■ The problem
Pull every line holding the string "shown" from the records below.

■ Input
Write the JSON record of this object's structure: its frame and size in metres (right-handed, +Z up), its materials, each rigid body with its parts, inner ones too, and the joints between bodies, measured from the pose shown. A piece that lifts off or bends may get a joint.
==
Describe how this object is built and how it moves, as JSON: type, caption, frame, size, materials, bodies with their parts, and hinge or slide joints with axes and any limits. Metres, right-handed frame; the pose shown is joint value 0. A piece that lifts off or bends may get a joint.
--
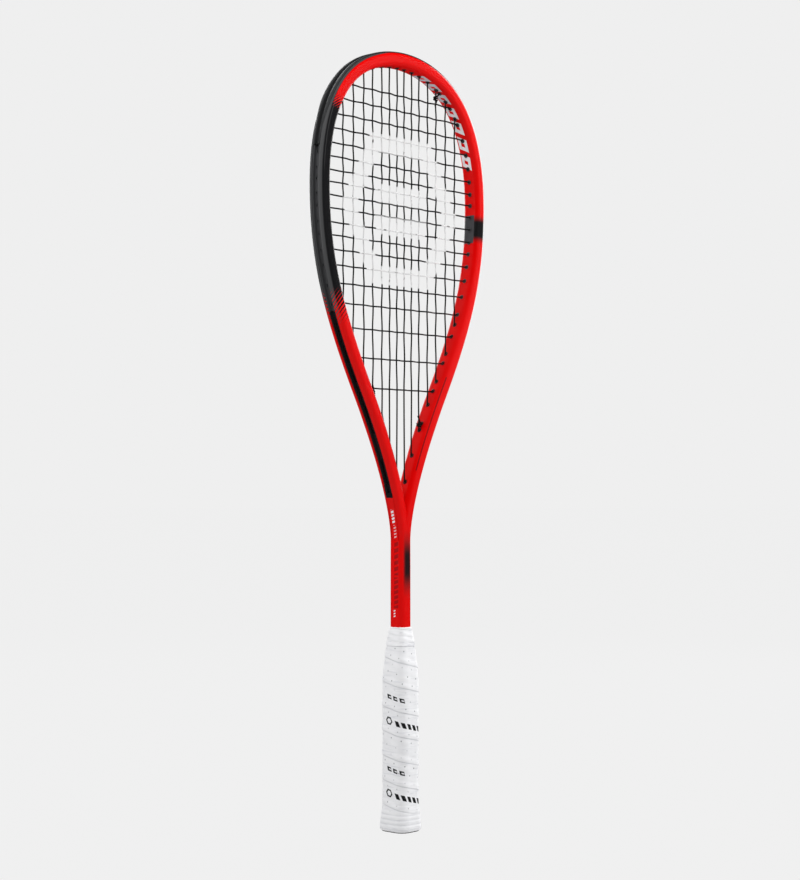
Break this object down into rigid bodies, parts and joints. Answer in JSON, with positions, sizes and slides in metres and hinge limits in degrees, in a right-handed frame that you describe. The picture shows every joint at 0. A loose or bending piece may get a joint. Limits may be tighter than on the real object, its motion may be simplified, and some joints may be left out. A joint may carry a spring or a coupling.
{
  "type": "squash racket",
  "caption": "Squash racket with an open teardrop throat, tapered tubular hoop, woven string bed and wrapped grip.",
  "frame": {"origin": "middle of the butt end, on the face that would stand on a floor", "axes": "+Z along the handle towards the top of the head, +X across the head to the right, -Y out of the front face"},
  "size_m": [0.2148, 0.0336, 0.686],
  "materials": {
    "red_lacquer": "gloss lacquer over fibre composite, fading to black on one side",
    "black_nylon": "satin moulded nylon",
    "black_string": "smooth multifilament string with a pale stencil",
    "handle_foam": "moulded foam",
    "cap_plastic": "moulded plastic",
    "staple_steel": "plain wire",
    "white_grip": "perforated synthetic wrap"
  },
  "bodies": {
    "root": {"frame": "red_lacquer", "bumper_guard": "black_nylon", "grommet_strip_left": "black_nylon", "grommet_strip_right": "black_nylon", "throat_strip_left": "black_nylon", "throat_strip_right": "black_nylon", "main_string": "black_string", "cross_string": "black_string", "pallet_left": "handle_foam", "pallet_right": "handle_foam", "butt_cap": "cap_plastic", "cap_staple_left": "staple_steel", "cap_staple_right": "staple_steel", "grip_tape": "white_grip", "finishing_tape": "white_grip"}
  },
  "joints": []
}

■ Written answer
Write the JSON record of this object's structure: its frame and size in metres (right-handed, +Z up), its materials, each rigid body with its parts, inner ones too, and the joints between bodies, measured from the pose shown. A piece that lifts off or bends may get a joint.
Describe how this object is built and how it moves, as JSON: type, caption, frame, size, materials, bodies with their parts, and hinge or slide joints with axes and any limits. Metres, right-handed frame; the pose shown is joint value 0. A piece that lifts off or bends may get a joint.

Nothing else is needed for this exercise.